UTM FLNG Limited to Supply 500,000 Tonnes of LPG Annually to Nigeria’s Domestic Market
UTM Floating LNG Limited is set to revolutionize Nigeria’s liquefied petroleum gas (LPG) market with an annual production capacity of 500,000 tonnes, beginning in 2028. The announcement was made by the Group Managing Director/CEO, Dr. Julius Rone, during the Africa Energy Week (AEW) held in Cape Town, South Africa.
Dr. Rone emphasized the company’s commitment to reducing Nigeria’s dependency on LPG imports, curbing associated costs, and stabilizing local prices. By dedicating the total output of its floating liquefaction facility to the domestic market and selling in Naira, UTM FLNG aims to alleviate the pressures of foreign exchange fluctuations and import-related expenses, ultimately making LPG more affordable for households and small businesses.
A First in Nigeria’s Energy Landscape
The project, Nigeria’s first Floating Liquefied Natural Gas (FLNG) facility, is being developed in partnership with the Nigerian National Petroleum Company (NNPC) Limited and the Delta State government. Collaborators, including JGC Corporation, Technip Energies, and Kellogg Brown & Root (KBR), signed a Front-End Engineering Design (FEED) contract on November 16, 2024, in London, marking a significant milestone for the initiative.

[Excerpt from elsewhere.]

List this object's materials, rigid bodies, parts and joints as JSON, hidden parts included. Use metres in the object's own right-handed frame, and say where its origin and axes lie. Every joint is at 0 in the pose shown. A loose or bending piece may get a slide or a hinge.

According to Dr. Rone, the FLNG facility represents a modular and flexible solution to commercialize Nigeria’s stranded gas reserves, particularly in shallow and deepwater oilfields. The facility’s initial focus will be on the Yoho shallow water oilfields, with plans to replicate the model in other locations where NNPC has joint venture stakes.
Driving Local Value and Economic Benefits
The exclusive sale of LPG domestically is expected to:
- Mitigate reliance on expensive imports.

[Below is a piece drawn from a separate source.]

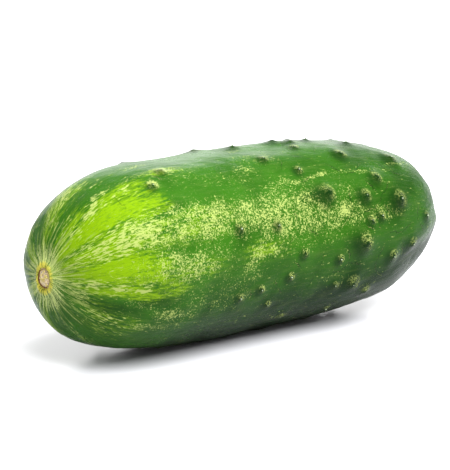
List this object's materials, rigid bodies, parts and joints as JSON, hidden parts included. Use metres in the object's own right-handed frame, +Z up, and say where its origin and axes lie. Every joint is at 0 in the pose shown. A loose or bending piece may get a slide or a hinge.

- Relieve pressure on Nigeria’s foreign reserves.
- Support the government’s LPG penetration program by making the product more affordable.
- Enhance the utilization of stranded gas resources, fostering economic growth and job creation.
“The FLNG model is a quick-to-market option for areas lacking infrastructure like pipelines, enabling the government to monetize stranded gas resources effectively,” Dr. Rone stated.
Strategic Partnerships and Investment
The $5 billion FLNG project, funded by the African Export-Import Bank, reflects increasing confidence in Nigeria’s gas sector. Discussions are ongoing with international oil companies (IOCs) like ExxonMobil and Seplat Energy to utilize stranded gas as feedstock.
With plans to make a Final Investment Decision (FID) by December 2024, UTM FLNG Limited is poised to begin construction soon after, solidifying its role in Nigeria’s gas development strategy as outlined in the Petroleum Industry Act (PIA).
Dr. Rone praised the federal government’s gas-friendly policies and incentives for attracting local and foreign investors, noting that gas development is critical to Nigeria’s energy transition and economic diversification.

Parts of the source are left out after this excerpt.